The Only News I know

The Only News I know
Is Bulletins all Day
From Immortality.

The Only Shows I see  –
Tomorrow and Today –
Perchance Eternity –

The Only One I meet
Is God – The Only Street –
Existence – This traversed

If Other News there be –
Or Admirabler Show –
I’ll tell it You –

Commentary on “The Only News I know”

In this poem, Emily Dickinson has created a speaker who reports brief glimpses of what it is like to create a satisfying daily existence.   Instead of “bulletins” from news reports on daily misery, her bulletins come from a mystical place where only joy permeates the soul. 

First Tercet:  Focus on the Spiritual  

The Only News I know
Is Bulletins all Day
From Immortality.

In the first stanza, the speaker asserts that the only information she recognizes is that which comes from “Immortality.” She claims that she receives brief news headlines during the whole day, implying that these brief reports come to her even as she is working. 

This speaker is more interested in mystical, that is, spiritual awareness than she is in mundane earthly things.  Thus she can easily space out the mundane and fill it with ethereal blessings.

Second Tercet:  A Permanent Frame of Mind  

The Only Shows I see –
Tomorrow and Today –
Perchance Eternity –

The speaker then avers that the only programs or performances she watches are those that pertain similarly to things and events that are everlastingly entertaining.   She then implies that the time frame in which she experiences these blessings is permanent. She leaves open some doubt by inserting the term “[p]erchance” likely only for the sake of skeptical listeners.

It becomes clear that this speaker entertains no doubt about her claims regarding the landscape of the soul—those topics that obtain for “Immortality” and “Eternity.”   She is not so naïve as to believe that in the physical world these qualities hold fast.  

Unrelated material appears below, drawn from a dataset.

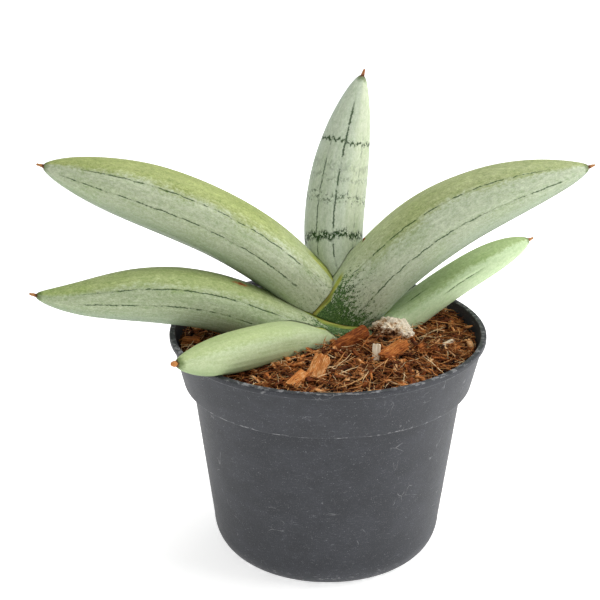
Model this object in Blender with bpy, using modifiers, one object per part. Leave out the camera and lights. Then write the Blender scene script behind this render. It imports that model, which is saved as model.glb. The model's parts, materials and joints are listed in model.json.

If that were so, she would have no need to report on such beyond-earth loci.  She could go about simply revealing all the blessings she detects from earthly pleasures.   But because earthly paradise remains out of possibility, she has to report about mystical places with figurative language, including colorful images and metaphors.

Third Tercet:   God Alone

The Only One I meet
Is God – The Only Street –
Existence –This traversed

The speaker then reveals her startling claim, as Dickinson speakers are often wont to do: “The Only One I meet / Is God.”   And instead of further drama or explication on meeting God, she rushes on mid-line to claim that the only path she travels is that of “Existence.” This “street” is the one that she “traverse[s]” freely. 

Her interest focuses only on being.  She leaves the idea of becoming to others.  While she experiences this great eternal present of being, she remains in a state of blissful confidence. 

Fourth Tercet:    No Other News

If Other News there be –
Or Admirabler Show –
I’ll tell it You –

Then the speaker declares that if, in fact, she ever acquires any other significant information, she will let her listeners know about it. But her matter-of-fact declamations have made it quite clear that she does not expect such “Other News” to assail her consciousness. 

She is aware that she is creating her own garden of verse into which she has the ability to place anything she wishes.  In her garden of creation, she can remain in her mystical state of awareness, meeting only angels and other eternal beings. 

Every flower, every bird, every blade of grass has become endowed with the grace of the Heavenly Father, the Ultimate Reality, the Divine Being that is God.  The speaker’s dedication to such bliss becomes so full that she is urged to share her state with her audience, and she gladly complies with that urge.